Posted on 10/18/2008 11:49:07 PM PDT by Jim Robinson
Yada, yada, yada.
~~snip~~
The growing power of rumor is part of a much larger transformation in the way that voters receive information about politics. The old model was a vertical one, where professional journalists delivered their reports to a largely passive audience through television or newspapers. The new model is horizontal, where folks get information from each other and actively pass it on, through e-mail, text messages and viral videos. Everyone is a potential broadcaster.
This "democratization of information" has many benefits - more sources, more perspectives, more choices. In a forum Steve moderated for The International Journal of Press/Politics, Mark Jurkowitz, associate director of the Project for Excellence in Journalism, offered two examples: the incendiary sermons of Obama's pastor, the Rev. Jeremiah Wright, and Obama's speech on race and religion.
"Millions more people will see and observe and analyze those incidents online than would ever tune into a newscast showing the clips," Jurkowitz said. "So you are dramatically expanding the universe. (And) people can make up their own minds without any kind of media mediation whatsoever."
But there's also a dark side to this horizontal system. Without "media mediation," without the persistent truth-telling, fact-checking efforts of well-trained professionals, falsehoods can flourish.
The "he's an Arab" smear reached so widely that the New York Times devoted a front-page story to its origins. Its conclusion: After the allegations first appeared in 2004, they were picked up by the conservative Web site FreeRepublic.com "and spread steadily as others elaborated on its claims over the years in e-mail messages, Web sites, and books."
Said Danielle Allen, a Princeton professor who has studied the episode: "It's an example of how the Internet has given power to sources we would have never taken seriously at another point in time."
(Excerpt) Read more at metrowestdailynews.com:80 ...
I do not see cokie robers screaming for licensing of journalists to cover the journalistic malpractice over the last year.
The MSM is upset FR is a successful blockade runner.
In the Age of the Internet, "steering out the truth" is still an essential part of democracy.
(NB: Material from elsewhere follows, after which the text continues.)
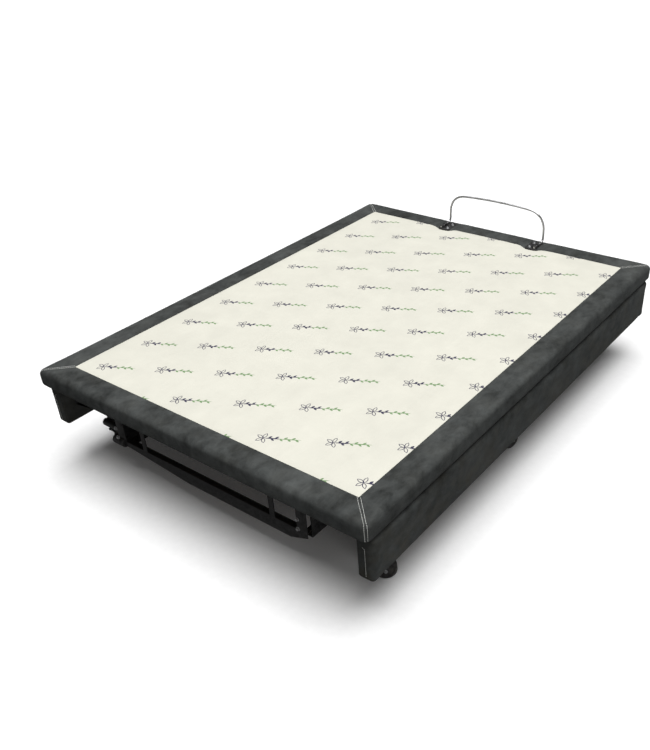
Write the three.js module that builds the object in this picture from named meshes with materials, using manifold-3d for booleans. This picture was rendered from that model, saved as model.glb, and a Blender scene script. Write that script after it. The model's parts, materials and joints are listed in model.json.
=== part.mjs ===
// Adjustable bed base: four padded deck sections on a steel chassis, inside padded rails, on six castors.
// Millimetres, +Z up. The origin is on the floor under the middle of the deck. +Y runs to the foot end and
// +X to the right-hand side of someone standing at the head end and looking along the bed.
import * as THREE from "three";
import { mergeVertices } from "three/addons/utils/BufferGeometryUtils.js";
import Module from "manifold-3d";

const wasm = await Module();
wasm.setup();

// ---------------------------------------------------------------- driving dimensions
const DECK_LENGTH = 2030;
const DECK_WIDTH = 1520;
const DECK_HEIGHT = 400; // floor to the top of the padding
const HEAD_LENGTH = 760;
const SEAT_LENGTH = 280;
const THIGH_LENGTH = 380; // the foot section takes what is left of the deck
const FOAM = 44; // padding above a deck board
const BOARD = 18; // plywood
const SKIRT = 12; // padding round the edge of a board
const TOP_EDGE_RADIUS = 20;
const BOTTOM_EDGE_RADIUS = 10;
const DECK_CORNER_RADIUS = 24;
const HEAD_TILT = 60; // degrees, how far the head section rises
const THIGH_TILT = 35; // degrees, how far the thigh section rises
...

Which is why Free Republic and such outlets are "wildly" popular. MSM is, for the most part, no more than a biased mouthpiece for a select agenda. Places like FR are a "niche" where true democratization is allowed to process in the hands of the people... for the people... and by the people. Without the fettering of yellow journalism. Ummm, Cokie, those journalist back then fought the "truth", just like you professional modern day journalist of the MSM. They didn't win then, and you won't win now.
Pssst... Cokie: How in the name of Sam Hill did those pilgrim's and pioneers of this great country manage without "media mediation", without you professionals filtering the information for them?
Your candidate, Cokie, doesn't have the experience to lead. Print the proof in that.